Durante este verano, mi hermanita de 9 años se convirtió en toda una experta en los Juegos Olímpicos. Cada día sabía qué eventos habría, quién competía por una medalla y las posiciones actuales en el medallero. Se le llenaban los ojos de emoción al ver a sus ídolas de nado sincronizado, clavados y gimnasia pero, en especial, a Simone Biles.

Esta gimnasta estadounidense acaparó los reflectores y conquistó al mundo con su gracia y habilidad. Con tan solo 1.42 mts de estatura (casi la estatura de la hermana en mención), es capaz de ejecutar ejercicios gimnásticos de alta dificultad y hasta crear movimientos nuevos dentro de las rutinas, como el ahora bautizado “Biles”. Estas habilidades la hicieron merecedora de 4 medallas de oro y otra más de bronce en estos últimos juegos olímpicos en Río de Janeiro.

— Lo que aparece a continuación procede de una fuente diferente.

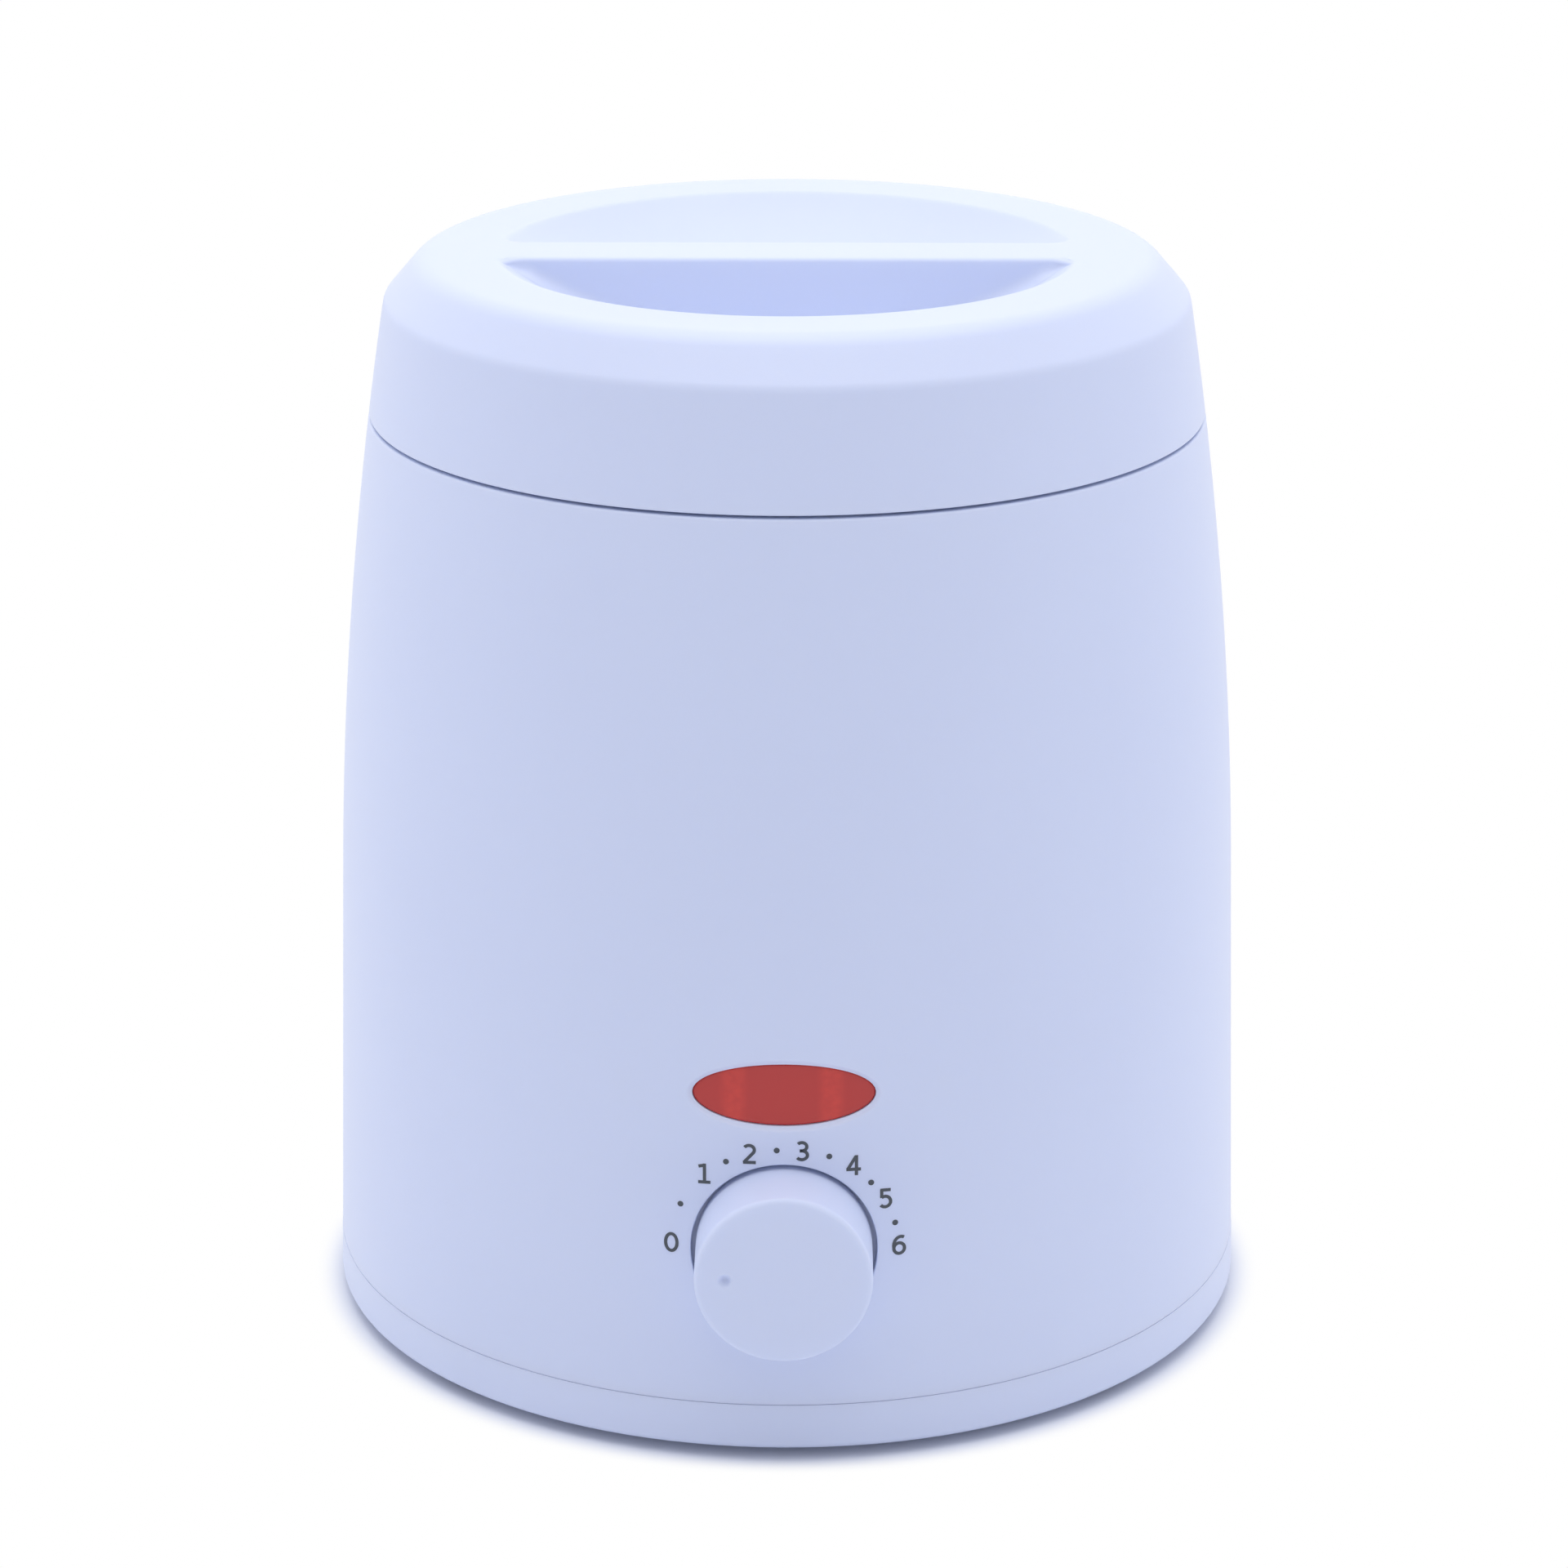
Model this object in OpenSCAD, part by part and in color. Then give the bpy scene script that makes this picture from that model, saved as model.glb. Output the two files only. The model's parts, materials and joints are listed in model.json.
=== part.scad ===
// Mini wax warmer: a moulded round housing with a lift-off lid, a removable wax pot that stands in
// a heated well, and a thermostat knob and an indicator window at the front.
// Millimetres, +Z up, front towards -Y. The origin is on the vertical axis, where the feet stand.

/* [Housing] */
// Diameter of the body at its base
base_d = 130; // [128:1:136]
// Height of the seam between housing and lid
seam_z = 128; // [126:1:134]
// Wall of the housing
housing_wall = 2.2; // [1.8:0.1:2.6]
// How much the radius shrinks per millimetre of height
side_slope = 0.032; // [0.02:0.001:0.036]
// Height at which the side starts to curve inwards
curve_start = 64; // [56:1:72]
// Radius of that curve
curve_r = 594; // [560:2:900]
// Depth of the deck that carries the well, below the seam
deck_drop = 4; // [3.5:0.1:5]

/* [Base] */
// Height of the base rim above the table
stand_gap = 1.5; // [1:0.1:2.5]
// Height of the base cover's rim
cover_rim_h = 6.5; // [6:0.1:8]
// Thickness of the base cover
cover_t = 2.2; // [2:0.1:2.6]
// Gap along the parting line above the rim
parting_gap = 0.2; // [0.1:0.05:0.3]
// Diameter of a rubber foot
foot_d = 12; // [9:0.5:14]
// Depth of a foot's seat in the cover
foot_seat = 1; // [0.6:0.1:1.2]
// Distance of the feet from the axis
foot_pitch_r = 43; // [36:1:44]
// Distance of the base screws from the axis
base_screw_pitch_r = 56; // [54.5:0.5:57]
// Diameter of the base screws
base_screw_d = 3; // [2.5:0.1:3.5]
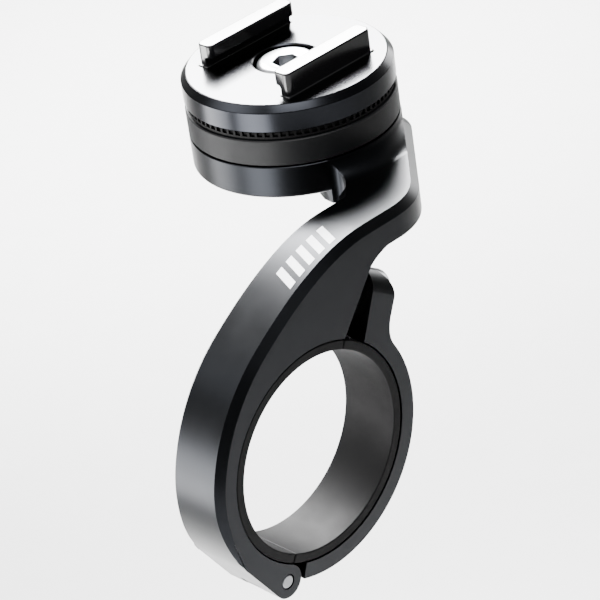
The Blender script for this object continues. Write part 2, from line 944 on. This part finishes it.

Si bien podemos admirar mucho de ella como atleta, también podemos admirar su calidad humana. Biles nació de una madre con adicción a los narcóticos y en una situación económica bastante desfavorable, por lo que fue adoptada por sus abuelos, quienes le transmitieron la fe católica. En una entrevista para Us Weekly, Simone confesó que siempre carga consigo su rosario y lo reza con frecuencia cuando no está entrenando. Esta chica ha superado la adversidad y sobrepasado las expectativas que su complicada vida tenía de inicio, siempre manteniendo su fe en Cristo.

Me parece admirable que, estando en el ambiente deportivo, que no es precisamente famoso por ser el más conservador, esta atleta no tenga miedo de mostrar su fe y de hablar de ella. Me alienta y reconforta saber que, al ver competencias deportivas, mi hermana no solo admirará a grandes atletas cuyas vidas personales no son ejemplares, sino que también tendrá la oportunidad de inspirarse por figuras públicas que no se avergüenzan de reconocer a Dios en sus vidas.